Arkansas School of Law Students Argue Before the 9th Circuit Court
Posted on May 12, 2014
Two University of Arkansas School of Law students presented oral argument before the U.S. Court of Appeals for the 9th Circuit in San Francisco.
Third-year law students Mason Boling and Lauren Murphy argued a prisoner civil rights appeal, Colwell v. Bannister, as part of the school’s Federal Appellate Litigation Project. The project is supervised by School of Law Professor Dustin Buehler.
The case is an appeal by Nevada prisoner John Colwell. Colwell alleges Nevada prison officials were deliberately indifferent to his medical needs by refusing to remove a cataract that has blinded him in his right eye for more than a decade. He contends the prison unconstitutionally adheres to a “one-eye policy,” refusing cataract surgery as long as a prisoner has adequate vision in his or her other eye.

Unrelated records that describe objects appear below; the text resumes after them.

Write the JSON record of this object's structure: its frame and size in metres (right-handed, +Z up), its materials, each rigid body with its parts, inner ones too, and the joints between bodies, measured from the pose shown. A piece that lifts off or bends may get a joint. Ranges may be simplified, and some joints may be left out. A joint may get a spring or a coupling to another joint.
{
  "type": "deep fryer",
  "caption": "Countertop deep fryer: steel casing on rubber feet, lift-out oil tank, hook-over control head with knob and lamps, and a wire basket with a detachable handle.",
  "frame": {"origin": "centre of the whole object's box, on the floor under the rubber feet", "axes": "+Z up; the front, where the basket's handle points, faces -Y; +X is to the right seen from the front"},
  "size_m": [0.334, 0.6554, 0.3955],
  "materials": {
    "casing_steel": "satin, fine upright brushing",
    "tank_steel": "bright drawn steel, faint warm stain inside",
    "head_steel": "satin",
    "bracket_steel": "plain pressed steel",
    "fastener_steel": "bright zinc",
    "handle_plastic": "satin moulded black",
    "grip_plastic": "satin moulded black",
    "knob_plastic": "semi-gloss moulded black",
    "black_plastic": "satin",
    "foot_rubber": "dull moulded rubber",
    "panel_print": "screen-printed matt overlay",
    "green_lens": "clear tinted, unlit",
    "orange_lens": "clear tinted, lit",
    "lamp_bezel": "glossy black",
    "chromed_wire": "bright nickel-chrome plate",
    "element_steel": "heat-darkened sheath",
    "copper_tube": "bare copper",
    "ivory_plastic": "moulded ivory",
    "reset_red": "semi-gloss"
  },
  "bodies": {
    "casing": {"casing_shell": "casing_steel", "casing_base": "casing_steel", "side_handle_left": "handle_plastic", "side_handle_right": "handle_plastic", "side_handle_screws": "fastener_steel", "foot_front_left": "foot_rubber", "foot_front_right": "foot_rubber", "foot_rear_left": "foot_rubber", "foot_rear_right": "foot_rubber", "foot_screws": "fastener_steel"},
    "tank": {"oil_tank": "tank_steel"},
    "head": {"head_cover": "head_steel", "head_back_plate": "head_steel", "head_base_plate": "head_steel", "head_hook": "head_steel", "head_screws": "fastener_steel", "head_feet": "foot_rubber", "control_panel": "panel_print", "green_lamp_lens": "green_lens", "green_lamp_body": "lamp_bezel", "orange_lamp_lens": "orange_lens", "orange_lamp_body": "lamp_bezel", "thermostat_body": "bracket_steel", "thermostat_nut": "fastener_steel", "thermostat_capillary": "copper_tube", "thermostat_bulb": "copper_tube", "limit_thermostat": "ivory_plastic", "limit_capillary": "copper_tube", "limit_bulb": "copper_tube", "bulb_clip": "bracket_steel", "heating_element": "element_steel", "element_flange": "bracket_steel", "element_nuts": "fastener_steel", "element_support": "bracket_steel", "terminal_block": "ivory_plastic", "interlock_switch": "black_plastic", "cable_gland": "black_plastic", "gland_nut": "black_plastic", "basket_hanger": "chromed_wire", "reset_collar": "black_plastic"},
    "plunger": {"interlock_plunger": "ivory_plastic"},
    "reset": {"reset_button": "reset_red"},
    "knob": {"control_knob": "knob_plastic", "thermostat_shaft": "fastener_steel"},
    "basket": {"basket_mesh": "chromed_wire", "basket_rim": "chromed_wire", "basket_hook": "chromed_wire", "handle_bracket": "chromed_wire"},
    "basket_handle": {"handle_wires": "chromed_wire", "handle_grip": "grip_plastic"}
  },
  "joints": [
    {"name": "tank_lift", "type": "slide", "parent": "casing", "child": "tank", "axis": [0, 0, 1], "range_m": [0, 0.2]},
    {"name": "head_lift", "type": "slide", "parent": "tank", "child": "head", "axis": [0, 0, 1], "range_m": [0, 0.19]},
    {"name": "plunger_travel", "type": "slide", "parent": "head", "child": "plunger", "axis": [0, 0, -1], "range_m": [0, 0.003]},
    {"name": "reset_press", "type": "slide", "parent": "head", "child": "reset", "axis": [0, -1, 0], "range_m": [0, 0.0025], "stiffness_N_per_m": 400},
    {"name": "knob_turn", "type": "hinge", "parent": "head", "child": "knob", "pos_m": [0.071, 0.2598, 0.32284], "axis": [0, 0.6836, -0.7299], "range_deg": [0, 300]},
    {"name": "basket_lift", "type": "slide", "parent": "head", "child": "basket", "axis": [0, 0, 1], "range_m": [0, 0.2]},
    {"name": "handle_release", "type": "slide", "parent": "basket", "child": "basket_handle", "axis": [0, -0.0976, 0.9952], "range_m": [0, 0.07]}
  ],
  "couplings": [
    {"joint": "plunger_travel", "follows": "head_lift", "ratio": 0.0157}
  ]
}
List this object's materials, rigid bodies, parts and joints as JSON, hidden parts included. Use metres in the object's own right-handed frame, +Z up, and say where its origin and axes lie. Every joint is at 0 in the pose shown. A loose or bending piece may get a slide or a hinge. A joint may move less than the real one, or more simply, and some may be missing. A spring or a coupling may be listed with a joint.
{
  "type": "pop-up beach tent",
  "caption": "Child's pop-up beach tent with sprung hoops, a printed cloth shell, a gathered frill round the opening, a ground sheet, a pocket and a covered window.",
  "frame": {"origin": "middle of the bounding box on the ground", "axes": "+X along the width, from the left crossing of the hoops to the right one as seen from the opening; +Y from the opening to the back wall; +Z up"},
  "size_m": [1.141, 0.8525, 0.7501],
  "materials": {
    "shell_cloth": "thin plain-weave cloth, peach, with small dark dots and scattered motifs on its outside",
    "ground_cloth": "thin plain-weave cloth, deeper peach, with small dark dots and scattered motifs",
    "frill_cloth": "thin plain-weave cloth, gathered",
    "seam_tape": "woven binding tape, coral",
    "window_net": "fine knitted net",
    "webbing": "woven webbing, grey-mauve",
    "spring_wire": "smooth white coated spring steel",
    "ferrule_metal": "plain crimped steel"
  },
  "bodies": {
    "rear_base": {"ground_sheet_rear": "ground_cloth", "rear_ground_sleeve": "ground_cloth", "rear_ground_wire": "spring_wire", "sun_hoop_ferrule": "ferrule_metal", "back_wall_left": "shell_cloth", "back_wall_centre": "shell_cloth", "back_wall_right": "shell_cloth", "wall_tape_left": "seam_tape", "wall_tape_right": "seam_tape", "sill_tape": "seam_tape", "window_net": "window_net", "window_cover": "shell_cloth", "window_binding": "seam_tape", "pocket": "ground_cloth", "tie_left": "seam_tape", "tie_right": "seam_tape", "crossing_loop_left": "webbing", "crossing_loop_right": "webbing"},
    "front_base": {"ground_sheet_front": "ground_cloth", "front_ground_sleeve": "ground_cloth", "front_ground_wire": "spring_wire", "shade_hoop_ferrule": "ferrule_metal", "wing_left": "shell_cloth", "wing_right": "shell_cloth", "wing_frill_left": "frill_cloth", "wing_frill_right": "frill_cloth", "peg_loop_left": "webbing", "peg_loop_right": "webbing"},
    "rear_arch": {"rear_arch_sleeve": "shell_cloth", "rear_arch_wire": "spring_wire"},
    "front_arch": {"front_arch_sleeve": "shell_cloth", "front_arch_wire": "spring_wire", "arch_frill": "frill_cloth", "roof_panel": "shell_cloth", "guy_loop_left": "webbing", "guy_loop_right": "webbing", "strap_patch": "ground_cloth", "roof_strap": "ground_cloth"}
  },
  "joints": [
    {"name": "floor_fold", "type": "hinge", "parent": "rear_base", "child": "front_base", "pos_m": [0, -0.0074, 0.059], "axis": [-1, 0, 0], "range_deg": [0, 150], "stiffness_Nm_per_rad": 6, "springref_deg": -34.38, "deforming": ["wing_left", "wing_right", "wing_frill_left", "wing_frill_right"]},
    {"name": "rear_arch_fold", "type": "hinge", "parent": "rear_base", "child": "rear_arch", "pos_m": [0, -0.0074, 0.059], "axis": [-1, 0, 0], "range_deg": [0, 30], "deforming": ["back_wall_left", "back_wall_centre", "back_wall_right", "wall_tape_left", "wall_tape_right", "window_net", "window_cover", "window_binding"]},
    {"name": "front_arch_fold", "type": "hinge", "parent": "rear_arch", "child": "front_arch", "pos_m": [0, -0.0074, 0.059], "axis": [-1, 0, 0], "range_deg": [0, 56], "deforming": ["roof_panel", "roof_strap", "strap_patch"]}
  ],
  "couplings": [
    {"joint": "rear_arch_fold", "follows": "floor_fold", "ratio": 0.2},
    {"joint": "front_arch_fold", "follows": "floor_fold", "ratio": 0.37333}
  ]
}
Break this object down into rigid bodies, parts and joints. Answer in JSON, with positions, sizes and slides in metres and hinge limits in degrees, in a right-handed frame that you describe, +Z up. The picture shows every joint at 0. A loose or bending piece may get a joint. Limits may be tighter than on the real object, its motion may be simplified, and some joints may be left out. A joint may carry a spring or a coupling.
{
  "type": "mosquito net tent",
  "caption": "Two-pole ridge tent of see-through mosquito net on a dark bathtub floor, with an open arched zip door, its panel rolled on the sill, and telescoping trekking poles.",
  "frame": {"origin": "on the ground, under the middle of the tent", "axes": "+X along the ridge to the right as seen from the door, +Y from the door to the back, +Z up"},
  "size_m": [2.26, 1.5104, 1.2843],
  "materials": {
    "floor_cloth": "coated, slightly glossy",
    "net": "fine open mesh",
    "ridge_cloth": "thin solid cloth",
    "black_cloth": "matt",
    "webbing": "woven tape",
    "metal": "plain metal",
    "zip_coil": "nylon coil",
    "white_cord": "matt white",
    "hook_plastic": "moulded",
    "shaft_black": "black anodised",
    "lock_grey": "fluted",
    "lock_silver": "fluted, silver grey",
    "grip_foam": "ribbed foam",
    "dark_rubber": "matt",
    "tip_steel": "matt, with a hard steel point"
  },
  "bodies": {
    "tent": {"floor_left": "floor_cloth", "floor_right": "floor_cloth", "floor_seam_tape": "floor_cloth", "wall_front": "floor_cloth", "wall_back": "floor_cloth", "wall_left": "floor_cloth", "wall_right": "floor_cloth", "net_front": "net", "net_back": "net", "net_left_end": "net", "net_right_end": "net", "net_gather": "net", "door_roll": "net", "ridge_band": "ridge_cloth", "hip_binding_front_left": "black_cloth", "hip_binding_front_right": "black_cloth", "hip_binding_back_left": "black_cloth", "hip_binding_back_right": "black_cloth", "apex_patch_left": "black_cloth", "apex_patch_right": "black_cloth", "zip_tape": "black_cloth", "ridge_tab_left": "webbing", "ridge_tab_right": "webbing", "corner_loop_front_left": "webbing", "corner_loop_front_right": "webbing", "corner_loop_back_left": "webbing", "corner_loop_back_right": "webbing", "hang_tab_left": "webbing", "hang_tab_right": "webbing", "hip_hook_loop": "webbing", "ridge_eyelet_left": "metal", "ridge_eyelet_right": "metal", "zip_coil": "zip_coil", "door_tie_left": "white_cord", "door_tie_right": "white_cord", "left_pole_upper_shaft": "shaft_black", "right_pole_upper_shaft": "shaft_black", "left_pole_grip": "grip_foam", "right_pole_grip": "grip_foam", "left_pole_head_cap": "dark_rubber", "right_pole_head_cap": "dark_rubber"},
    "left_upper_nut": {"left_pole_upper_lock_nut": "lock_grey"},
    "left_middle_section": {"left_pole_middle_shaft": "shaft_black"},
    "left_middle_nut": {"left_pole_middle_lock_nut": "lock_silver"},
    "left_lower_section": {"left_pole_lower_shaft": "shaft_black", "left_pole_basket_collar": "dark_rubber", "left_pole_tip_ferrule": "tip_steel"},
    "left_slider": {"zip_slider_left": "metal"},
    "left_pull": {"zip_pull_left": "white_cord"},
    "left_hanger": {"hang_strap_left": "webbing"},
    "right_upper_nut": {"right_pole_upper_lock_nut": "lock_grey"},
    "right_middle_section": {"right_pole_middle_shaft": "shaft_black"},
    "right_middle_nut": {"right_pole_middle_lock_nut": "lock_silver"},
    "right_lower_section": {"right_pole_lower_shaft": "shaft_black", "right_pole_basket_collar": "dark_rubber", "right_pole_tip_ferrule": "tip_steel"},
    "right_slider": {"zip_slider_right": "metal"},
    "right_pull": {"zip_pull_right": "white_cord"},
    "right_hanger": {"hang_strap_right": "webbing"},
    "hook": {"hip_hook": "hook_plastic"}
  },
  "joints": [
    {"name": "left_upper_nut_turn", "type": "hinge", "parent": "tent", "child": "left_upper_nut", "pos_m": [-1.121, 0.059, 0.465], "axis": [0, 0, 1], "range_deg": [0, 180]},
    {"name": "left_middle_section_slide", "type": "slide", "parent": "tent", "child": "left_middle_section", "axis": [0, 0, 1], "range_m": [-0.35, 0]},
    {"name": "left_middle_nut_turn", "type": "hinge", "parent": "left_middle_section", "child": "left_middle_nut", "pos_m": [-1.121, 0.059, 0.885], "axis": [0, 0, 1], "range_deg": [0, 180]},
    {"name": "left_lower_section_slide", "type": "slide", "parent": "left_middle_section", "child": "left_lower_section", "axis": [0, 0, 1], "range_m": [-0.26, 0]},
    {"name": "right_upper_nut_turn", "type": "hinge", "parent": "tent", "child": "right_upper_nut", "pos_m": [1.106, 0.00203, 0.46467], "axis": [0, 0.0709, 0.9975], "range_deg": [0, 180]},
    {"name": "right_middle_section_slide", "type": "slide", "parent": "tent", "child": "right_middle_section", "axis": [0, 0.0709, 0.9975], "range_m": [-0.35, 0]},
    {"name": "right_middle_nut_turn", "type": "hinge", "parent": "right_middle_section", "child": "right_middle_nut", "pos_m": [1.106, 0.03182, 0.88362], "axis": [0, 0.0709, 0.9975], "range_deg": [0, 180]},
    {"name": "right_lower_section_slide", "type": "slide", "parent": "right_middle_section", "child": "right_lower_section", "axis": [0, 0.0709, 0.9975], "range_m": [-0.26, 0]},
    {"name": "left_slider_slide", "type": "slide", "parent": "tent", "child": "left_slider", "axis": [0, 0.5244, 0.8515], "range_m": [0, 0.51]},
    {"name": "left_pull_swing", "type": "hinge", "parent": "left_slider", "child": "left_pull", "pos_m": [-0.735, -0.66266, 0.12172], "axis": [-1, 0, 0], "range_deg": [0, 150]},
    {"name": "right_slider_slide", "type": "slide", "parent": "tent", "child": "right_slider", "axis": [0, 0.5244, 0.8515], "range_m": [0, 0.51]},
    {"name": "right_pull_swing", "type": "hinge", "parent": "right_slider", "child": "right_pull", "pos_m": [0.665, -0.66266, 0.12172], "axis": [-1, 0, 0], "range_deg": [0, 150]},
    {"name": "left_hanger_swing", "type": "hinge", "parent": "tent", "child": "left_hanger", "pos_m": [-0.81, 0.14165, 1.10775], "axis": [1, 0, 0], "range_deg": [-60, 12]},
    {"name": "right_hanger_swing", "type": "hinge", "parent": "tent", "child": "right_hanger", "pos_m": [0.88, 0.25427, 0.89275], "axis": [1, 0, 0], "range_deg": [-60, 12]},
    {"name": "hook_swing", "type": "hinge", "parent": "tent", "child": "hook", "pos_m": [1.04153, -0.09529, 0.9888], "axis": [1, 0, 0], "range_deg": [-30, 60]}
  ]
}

Murphy delivered the initial argument, and Boling provided the rebuttal. An audio recording of the argument is available. A decision in the case is expected within the next few months.
“Lauren and Mason did a fantastic job, delivering one of the best student arguments I have witnessed,” said Buehler. “It is such a privilege to work with Arkansas law students on this project; the amount of learning that takes place during the course of the year is truly remarkable.”
At the close of argument, Presiding Judge William Fletcher stated, “On behalf of the court, we’re very grateful for the pro bono projects that provide representation at this stage,” then thanked the University of Arkansas students and expressed the court’s “appreciation for a job well done.”
Each year, the University of Arkansas Federal Appellate Litigation Project provides two third-year students with the opportunity to brief and argue an appeal before a federal appellate court, under the supervision of Buehler. Students review and analyze the trial court record, research legal issues, draft sections of the opening and reply briefs, and then present oral argument.
“The Federal Appellate Litigation Project is one of the law school’s many opportunities for law students to gain practical skills prior to graduation.” said Stacy Leeds, dean of the School of Law. “These students go out into the workforce having already argued a case before a federal appellate court, and they have been exceptionally well-mentored during the process by Professor Buehler.”